-- begin Data lines --
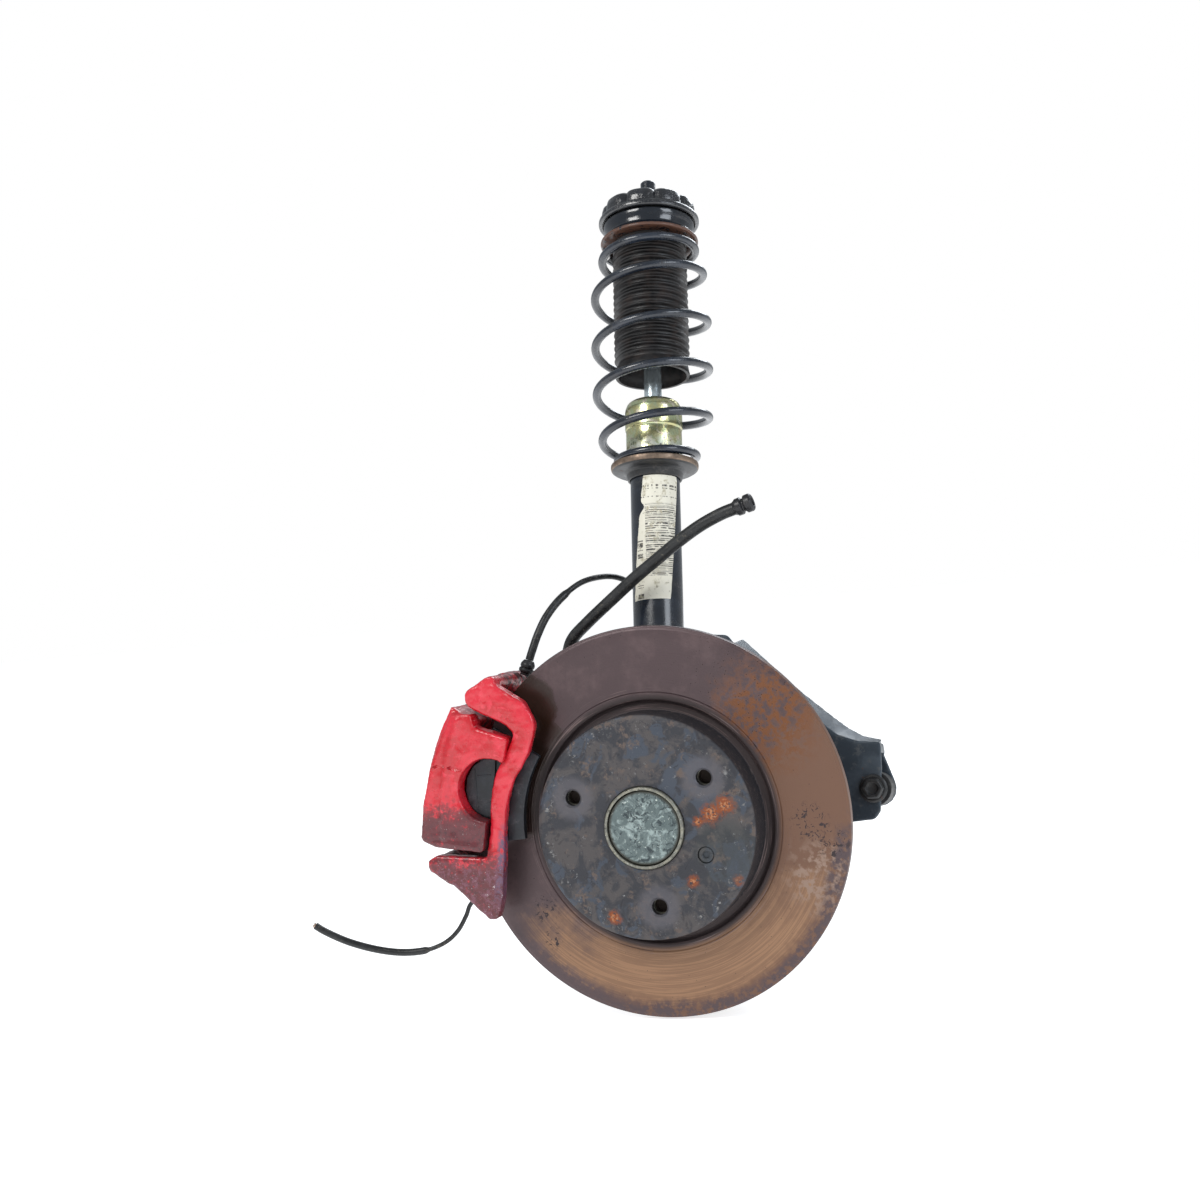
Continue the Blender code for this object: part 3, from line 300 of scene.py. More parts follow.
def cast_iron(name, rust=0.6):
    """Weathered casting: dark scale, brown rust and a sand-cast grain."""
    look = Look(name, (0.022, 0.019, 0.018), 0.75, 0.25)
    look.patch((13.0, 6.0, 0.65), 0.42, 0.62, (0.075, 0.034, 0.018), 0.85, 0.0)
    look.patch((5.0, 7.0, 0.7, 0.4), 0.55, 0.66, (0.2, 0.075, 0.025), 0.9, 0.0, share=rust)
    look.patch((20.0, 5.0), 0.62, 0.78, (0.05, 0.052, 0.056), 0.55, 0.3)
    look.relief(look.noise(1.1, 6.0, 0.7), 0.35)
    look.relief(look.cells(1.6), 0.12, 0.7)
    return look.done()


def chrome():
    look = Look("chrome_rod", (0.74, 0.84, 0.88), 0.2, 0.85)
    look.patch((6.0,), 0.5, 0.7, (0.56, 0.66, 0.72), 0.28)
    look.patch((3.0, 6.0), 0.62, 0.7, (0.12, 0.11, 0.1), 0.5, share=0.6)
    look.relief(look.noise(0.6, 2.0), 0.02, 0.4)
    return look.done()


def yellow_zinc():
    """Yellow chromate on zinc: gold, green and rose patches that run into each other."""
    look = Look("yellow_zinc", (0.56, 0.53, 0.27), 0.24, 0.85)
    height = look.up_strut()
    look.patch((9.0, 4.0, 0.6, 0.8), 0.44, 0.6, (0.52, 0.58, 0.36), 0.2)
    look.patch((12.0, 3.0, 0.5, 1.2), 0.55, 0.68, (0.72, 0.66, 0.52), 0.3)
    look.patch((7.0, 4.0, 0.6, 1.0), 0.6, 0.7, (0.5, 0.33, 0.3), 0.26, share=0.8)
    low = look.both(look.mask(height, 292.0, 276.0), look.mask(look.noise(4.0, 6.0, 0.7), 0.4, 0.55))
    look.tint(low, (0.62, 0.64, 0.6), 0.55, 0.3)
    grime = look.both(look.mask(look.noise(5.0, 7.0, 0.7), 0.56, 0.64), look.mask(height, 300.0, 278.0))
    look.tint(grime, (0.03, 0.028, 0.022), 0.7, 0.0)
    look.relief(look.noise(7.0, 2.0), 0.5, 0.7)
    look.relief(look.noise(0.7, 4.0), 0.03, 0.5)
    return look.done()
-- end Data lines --
> [Task prompt]:
Every line above should be printed again exactly as it stands.

> [Task output]:
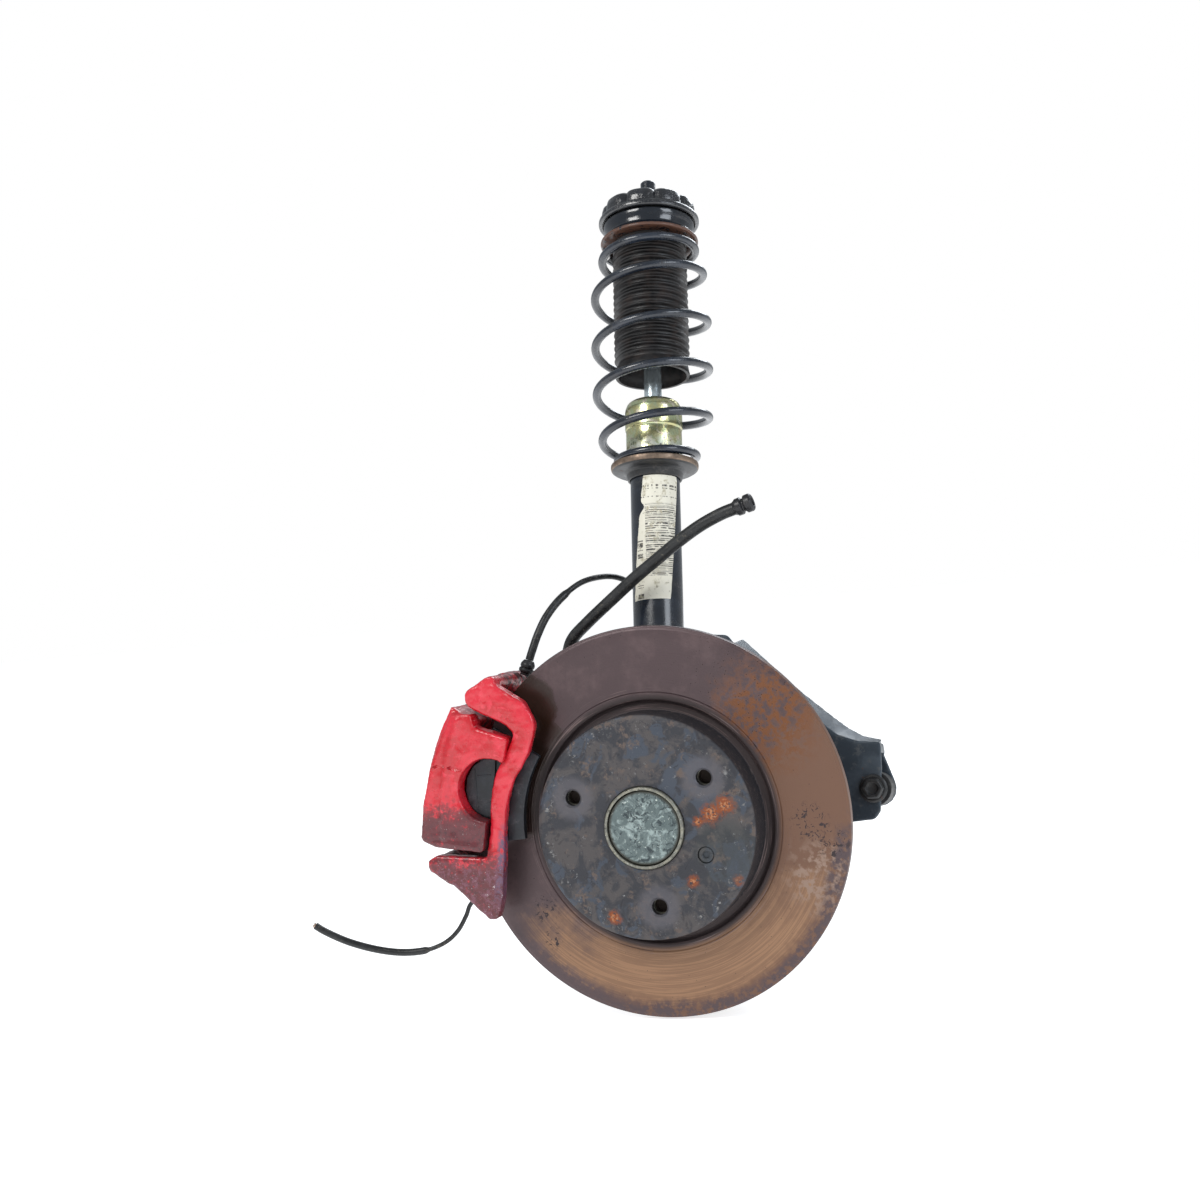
Continue the Blender code for this object: part 3, from line 300 of scene.py. More parts follow.
def cast_iron(name, rust=0.6):
    """Weathered casting: dark scale, brown rust and a sand-cast grain."""
    look = Look(name, (0.022, 0.019, 0.018), 0.75, 0.25)
    look.patch((13.0, 6.0, 0.65), 0.42, 0.62, (0.075, 0.034, 0.018), 0.85, 0.0)
    look.patch((5.0, 7.0, 0.7, 0.4), 0.55, 0.66, (0.2, 0.075, 0.025), 0.9, 0.0, share=rust)
    look.patch((20.0, 5.0), 0.62, 0.78, (0.05, 0.052, 0.056), 0.55, 0.3)
    look.relief(look.noise(1.1, 6.0, 0.7), 0.35)
    look.relief(look.cells(1.6), 0.12, 0.7)
    return look.done()


def chrome():
    look = Look("chrome_rod", (0.74, 0.84, 0.88), 0.2, 0.85)
    look.patch((6.0,), 0.5, 0.7, (0.56, 0.66, 0.72), 0.28)
    look.patch((3.0, 6.0), 0.62, 0.7, (0.12, 0.11, 0.1), 0.5, share=0.6)
    look.relief(look.noise(0.6, 2.0), 0.02, 0.4)
    return look.done()


def yellow_zinc():
    """Yellow chromate on zinc: gold, green and rose patches that run into each other."""
    look = Look("yellow_zinc", (0.56, 0.53, 0.27), 0.24, 0.85)
    height = look.up_strut()
    look.patch((9.0, 4.0, 0.6, 0.8), 0.44, 0.6, (0.52, 0.58, 0.36), 0.2)
    look.patch((12.0, 3.0, 0.5, 1.2), 0.55, 0.68, (0.72, 0.66, 0.52), 0.3)
    look.patch((7.0, 4.0, 0.6, 1.0), 0.6, 0.7, (0.5, 0.33, 0.3), 0.26, share=0.8)
    low = look.both(look.mask(height, 292.0, 276.0), look.mask(look.noise(4.0, 6.0, 0.7), 0.4, 0.55))
    look.tint(low, (0.62, 0.64, 0.6), 0.55, 0.3)
    grime = look.both(look.mask(look.noise(5.0, 7.0, 0.7), 0.56, 0.64), look.mask(height, 300.0, 278.0))
    look.tint(grime, (0.03, 0.028, 0.022), 0.7, 0.0)
    look.relief(look.noise(7.0, 2.0), 0.5, 0.7)
    look.relief(look.noise(0.7, 4.0), 0.03, 0.5)
    return look.done()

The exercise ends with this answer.